Certains craignent que le Brésil ne perde le contrôle de l'Amazonie au profit de groupes criminels organisés, mais je crois qu'ils sont beaucoup trop optimistes de penser que la région est sous contrôle – quel qu’il soit. Tout comme les autres pays amazoniens, la forêt tropicale brésilienne n'est pas gouvernée par des forces étatiques. Lorsqu'il n'est pas possible de lutter contre les syndicats criminels, les agents de la sécurité publique finissent par les rejoindre. Une série de questions subsistent cependant, même si elles sont rhétoriques: est-il vraiment impossible de lutter contre le crime organisé ? Est-ce que l'ancienne stratégie, qui consiste à déployer des forces policières et militaires de plus en plus armées dans la région, aboutira à un résultat différent ? Existe-t-il une autre stratégie que les pays amazoniens pourraient mettre en œuvre pour changer ce scénario ? En ce qui concerne les deux premières questions, la réponse est non.
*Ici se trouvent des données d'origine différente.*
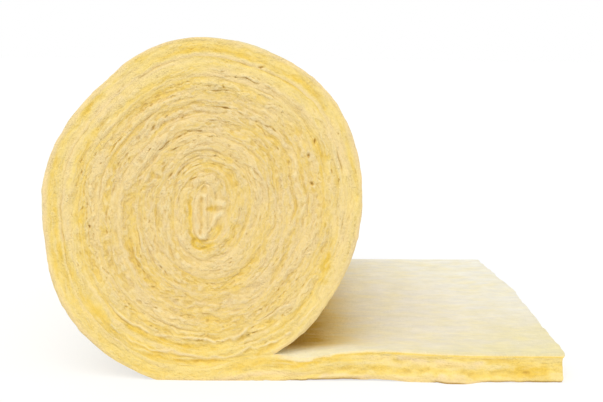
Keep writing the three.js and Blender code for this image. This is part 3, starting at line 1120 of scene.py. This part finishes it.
def blanket_meshes(sizes):
    """The meshes of the front cut edge, the back cut edge and the faces between them."""
    section = build_section(sizes)
    winding = section.winding
    front = CutEdge(section, sizes, front_look(winding.radius))
    back = CutEdge(section, sizes, back_look(winding.radius))
    half = sizes.width / 2 - EDGE_INSET
    side, across, around = side_places(section, sizes, front, back)
    places = np.concatenate(
        [
            np.stack([front.xz[:, 0], -half - front.out, front.xz[:, 1]], -1),
            np.stack([back.xz[:, 0], half + back.out, back.xz[:, 1]], -1),
            np.stack([side[..., 0], across, side[..., 1]], -1).reshape(-1, 3),
        ]
    )
    is_tail = np.zeros(len(places), bool)
    of_tail = section.numbers[section.steps:].ravel()
    is_tail[of_tail] = is_tail[of_tail + section.count] = True
    is_tail[2 * section.count:] = np.tile(np.isin(section.outline, of_tail), len(side))
    settle(places, is_tail, sizes, winding.nip_x)
    tints = felt_tints(places, is_tail, sizes, winding)
    places[:, 0] += CAD_BOX[1][0] - sizes.tail - sizes.skew
    return (
        cut_edge_mesh("front_cut_edge", front, places, 0, False, FACE_NUMBERS.front),
        cut_edge_mesh("back_cut_edge", back, places, section.count, True, FACE_NUMBERS.back),
        felted_mesh("felted_faces", section, sizes, places, side_stations(sizes), around, tints),
    )


def add_piece(name, mesh, *materials):
    piece = bpy.data.objects.new(name, mesh)
    for material in materials:
        mesh.materials.append(material)
    bpy.context.scene.collection.objects.link(piece)
    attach(piece, BODY)
    return piece


# ---- Materials ----------------------------------------------------------------------


class Nodes:
    """Adds nodes to a tree and wires them up."""

    def __init__(self, tree):
        self.tree = tree
        tree.nodes.clear()

    def add(self, kind, inputs=None, output=0, **settings):
        node = self.tree.nodes.new(kind)
        node.location = (220 * (len(self.tree.nodes) % 12), -260 * (len(self.tree.nodes) // 12))
        for name, value in settings.items():
            setattr(node, name, value)
        for name, value in (inputs or {}).items():
            if isinstance(value, NodeSocket):
                self.tree.links.new(value, node.inputs[name])
            else:
                node.inputs[name].default_value = value
        return node if output is None else node.outputs[output]

    def group(self, tree, **inputs):
        return self.add("ShaderNodeGroup", inputs, output=None, node_tree=tree).outputs

    def attribute(self, name, output="Fac"):
        return self.add("ShaderNodeAttribute", output=output, attribute_name=name)

    def maths(self, operation, a, b=0.0, clamp=False):
        return self.add("ShaderNodeMath", {0: a, 1: b}, operation=operation, use_clamp=clamp)

    def mixed(self, factor, a, b, blend="MIX"):
        return self.add(
            "ShaderNodeMix", {0: factor, 6: a, 7: b}, output=2, data_type="RGBA", blend_type=blend
        )

    def scaled(self, vector, scale):
        return self.add("ShaderNodeVectorMath", {0: vector, "Scale": scale}, operation="SCALE")

    def ranged(self, value, low, high, to_low=0.0, to_high=1.0):
        inputs = {"Value": value, "From Min": low, "From Max": high, "To Min": to_low, "To Max": to_high}
        return self.add("ShaderNodeMapRange", inputs)

    def noise(self, vector, detail=2.0, roughness=0.5):
        inputs = {"Vector": vector, "Scale": 1.0, "Detail": detail, "Roughness": roughness}
        return self.add("ShaderNodeTexNoise", inputs)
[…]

Cependant, concernant la troisième question, il est possible qu’une réponse existe ; il devrait être du devoir des décideurs d’envisager toutes possibilités pour faire face à la perte potentiellement cataclysmique de la forêt tropicale latino-américaine.
Le salut de l'Amazonie pourrait résider dans la légalisation et la réglementation de la production et de la vente de cocaïne.
S'il y a eu un moment où les pays amazoniens ont eu le pouvoir de diriger un programme mondial de légalisation de la cocaïne, c'est bien maintenant. Nous avons atteint le stade où même les Nations Unies ont reconnu qu'il n'est pas possible de construire une société où la drogue est complètement absente, préférant plutôt se concentrer sur la réduction de l'offre et approuvant un accès plus large aux services de prévention et réduction des risques. Nous avons vu au travers des années des publications mondiales comme celle dans « The Economist », plaidant ouvertement pour la légalisation de la cocaïne, une continuation rationnelle de son soutien en 2013 à la légalisation du cannabis. Nous vivons dans un monde où Gustavo Petro, le président du pays qui produit le plus de cocaïne au monde, est prêt à considérer sa légalisation, reconnaissant la futilité historique de l'approche prohibitionniste, qui n'a fait qu'exporter les méfaits de la drogue observés dans les pays riches du Nord vers des conflits violents en Amazonie et au-delà. Au lendemain de l'investiture du président brésilien Lula pour son troisième mandat, le président colombien Gustavo Petro a publié une photo d'eux sur son compte Twitter, demandant un pacte entre les deux pays pour sauver l'Amazonie, mais aussi appelant à transformer les politiques des deux pays en matière de drogue.
Quelques heures plus tard, Lula a publié la même photo sur sa page Twitter, mentionnant la nécessité de sauver l’Amazonie, mais omettant de mentionner tout engagement en faveur d'une réforme de la politique en matière de drogue.
Si les deux dirigeants entament un dialogue transamazonien sur la réglementation environnementale, y compris la réforme de la politique en matière de drogue dans le cadre de ces discussions, ils seront idéalement placés pour transformer l'avenir des marchés latino-américains et de la cocaïne mondialement. C'est le moment pour les dirigeants du Sud mondial d'établir leur autorité sur un problème qui a déchiré le tissu social de la région pendant des décennies – un problème qui a été encouragé par les puissances du Nord mondial en injectant de l'argent, des armes et des produits chimiques dans les pays producteurs de coca. C'est l'occasion de faire avancer la cause de la réforme de la drogue et de soutenir les pays amazoniens en perte de vitesse en raison de crises politiques internes, comme au Pérou.
Alors que Petro a intégré la réforme de la politique en matière de drogue dans ses discours sur la sauvegarde de la forêt amazonienne, Lula n'a pas rendu ce lien aussi clair qu'il pourrait l'être. Alors qu'il avait initialement manifesté son soutien à la cause lors de son élection, ces promesses demandent maintenant à être consolidées par des actions, permettant au Brésil de franchir des étapes historiques et entraîner avec lui toutes les autres nations amazoniennes qui bénéficieront d'une transformation radicale du contrôle des drogues dans la région.
Le Brésil a le devoir légal et moral de mettre fin à la déforestation et à la violence en Amazonie. Cet objectif ne sera pas atteint sans la fin de la prohibition des drogues. La cocaïne n'est pas à blâmer pour la déforestation de l'Amazonie, comme certains l'ont affirmé ; ni en Colombie, ni au Brésil, ni dans les autres pays amazoniens. Mais la prohibition et son partenaire dans le crime, c’est-à-dire la guerre contre la drogue, le sont certainement.